Because children with these conditions may be weak and unable to drink sufficient amounts to meet their nutritional needs, a tube is frequently placed immediately after birth. In certain cases, a tube may be placed in preparation for an imminent surgery, which naturally requires an optimal nutritional state. Depending on the severity of the heart defect and the number of procedures, a tube usually remains in place from months to years with the goal of supplying the child with adequate nutrition for them to thrive. Many surgical procedures also require that the child have reached a specific body weight. As this process unfolds, the goal of learning to eat slips, understandably, into the background.
What happens, though, when the heart defect has been repaired – can these children learn to eat?
Many parents have been envisioning feeding their child on their own since the birth, but during this time of intensive medical intervention, the child had to spend direct all of their energy toward survival and learning skills for eating shifted into the periphery.
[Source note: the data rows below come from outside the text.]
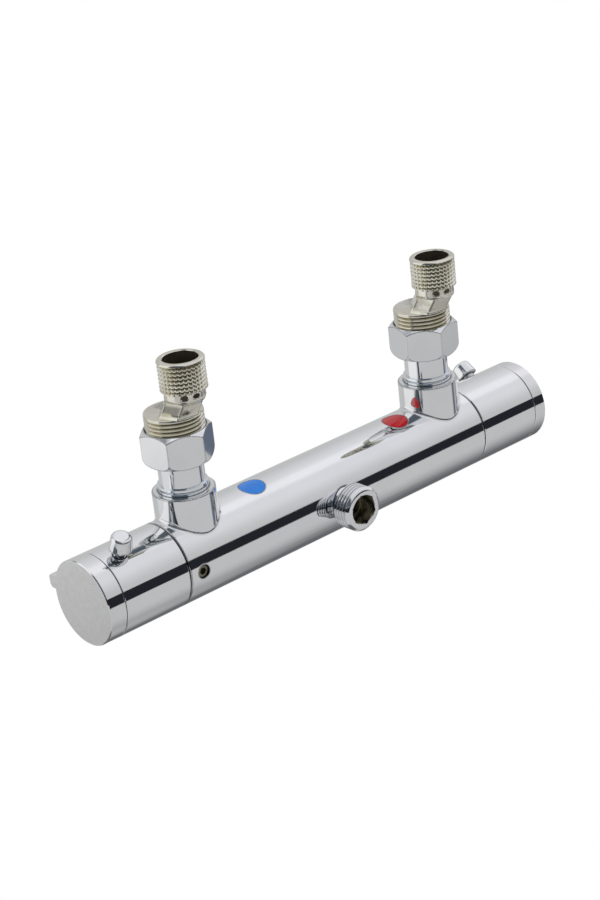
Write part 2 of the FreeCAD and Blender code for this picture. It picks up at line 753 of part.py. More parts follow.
def make_union(frame):
    """an eccentric union: threaded disc, slanted six-sided neck, collar, pipe thread, all one casting"""
    body = turned(frame + "_eccentric", [
        ("0", "union_start"), ("union_thread / 2 - thread_chamfer", "union_start"),
        ("union_thread / 2", "union_start + thread_chamfer"), ("union_thread / 2", "disc_top - thread_chamfer / 2"),
        ("union_thread / 2 - thread_chamfer / 2", "disc_top"), ("0", "disc_top")])
    turn = size("neck_turn")
    foot = hexagon_on(body, frame + "_neck_foot", "neck_flats", "neck_foot_offset", "disc_top - neck_sink", turn)
    head = hexagon_on(body, frame + "_neck_head", "neck_flats", "union_offset", "collar_start", turn)
    loft(body, "AdditiveLoft", frame + "_neck", foot, head)
    primitive(body, "AdditiveCylinder", frame + "_collar", ("0", "union_offset", "collar_start - neck_sink"),
              Radius="collar_diameter / 2", Height="collar_width + neck_sink")
    primitive(body, "AdditiveCylinder", frame + "_pipe_end", ("0", "union_offset", "pipe_thread_start"),
              Radius="pipe_thread / 2", Height="pipe_thread_length")
    document.recompute()
    radius = size("pipe_thread") / 2
    soften(body, "Fillet", frame + "_rim", "rim_round", ring_edge(radius, size("wall_distance")))
    soften(body, "Chamfer", frame + "_thread_foot", "thread_chamfer", ring_edge(radius, size("pipe_thread_start")))
    drill(body, frame + "_lower_bore", "union_lower_bore / 2", "union_start - overshoot", "union_bore_end")
    low = circle_on(body, frame + "_slant_start", "neck_bore / 2", "slant_offset", "union_bore_end - slant_overlap")
    high = circle_on(body, frame + "_slant_end", "neck_bore / 2", "union_offset", "pipe_bore_start + slant_overlap")
    loft(body, "SubtractiveLoft", frame + "_slant", low, high)
    drill(body, frame + "_pipe_bore", "pipe_bore / 2", "pipe_bore_start", "wall_distance + overshoot",
          base=("0", "union_offset", "pipe_bore_start"))
    node(body, frame + "_eccentric_union", frame)


# outlet

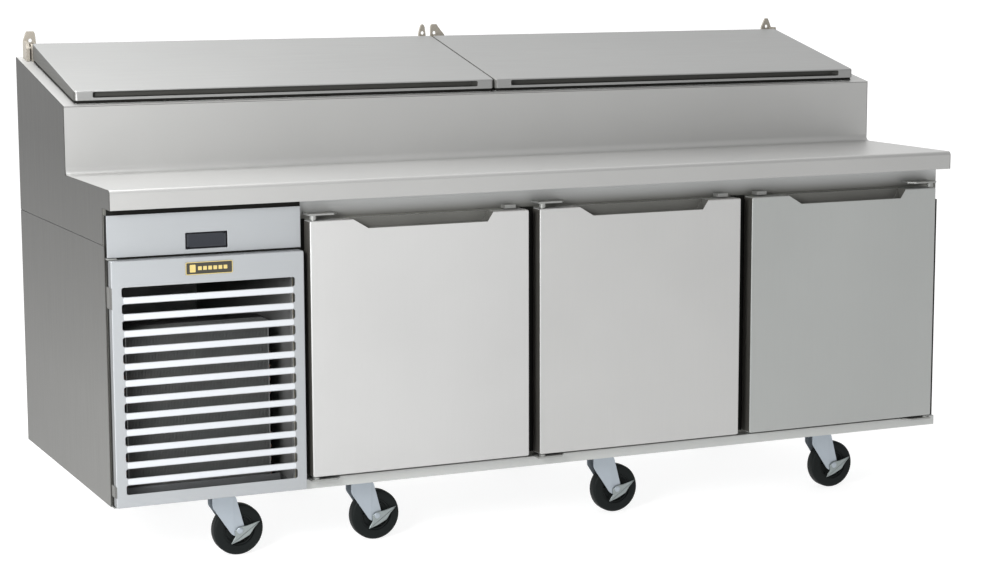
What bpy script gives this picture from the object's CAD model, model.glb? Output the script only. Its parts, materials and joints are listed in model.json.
import json
import math

import bmesh
import bpy
from mathutils import Matrix, Vector


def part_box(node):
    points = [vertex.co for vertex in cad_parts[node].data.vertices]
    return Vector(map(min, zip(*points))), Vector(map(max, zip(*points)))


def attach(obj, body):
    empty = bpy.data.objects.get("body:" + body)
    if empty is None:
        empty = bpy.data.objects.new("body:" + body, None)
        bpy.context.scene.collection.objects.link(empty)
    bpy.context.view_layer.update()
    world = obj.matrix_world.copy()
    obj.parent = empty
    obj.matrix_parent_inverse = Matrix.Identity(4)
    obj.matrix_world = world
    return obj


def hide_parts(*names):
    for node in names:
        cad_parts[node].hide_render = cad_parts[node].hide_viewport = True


# Looks of a refrigerated prep table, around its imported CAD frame.
# Metres, +Z up, front towards -Y.

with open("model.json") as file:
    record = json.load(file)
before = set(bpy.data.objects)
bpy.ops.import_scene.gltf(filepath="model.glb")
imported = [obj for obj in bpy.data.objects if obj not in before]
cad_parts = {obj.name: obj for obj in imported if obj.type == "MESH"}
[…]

Yet, once the family leaves this difficult time behind them and there are no more medically based obstacles, these little fighters can also learn to eat.
We at NoTube meet countless children with heart defects and are able to help them wean them from their feeding tubes through our several specifically designed programs. The children are able to playfully encounter eating and drinking in a safe environment with medical supervision (initially) and diminish the dependence on the feeding tube, as well as other fears that may be connected with learning to eat. Our success rate is over 90%. In particular, children with congenital heart defects demonstrate an extremely high weaning rate with the “Graz Model of Tube Weaning.”
We look forward to helping your child achieve a tube free life; a heart’s desire can be fulfilled.
Lindinger A, Schwedler G, Hense HW. Prevalence of congenital heart defects in newborns in Germany: results of the first registration year of the PAN Study (July 2006 to June 2007). Klin.Pädiatrie. 2010; 222(05): 321-326. DOI: 10.1055/s-0030-1254155 (german).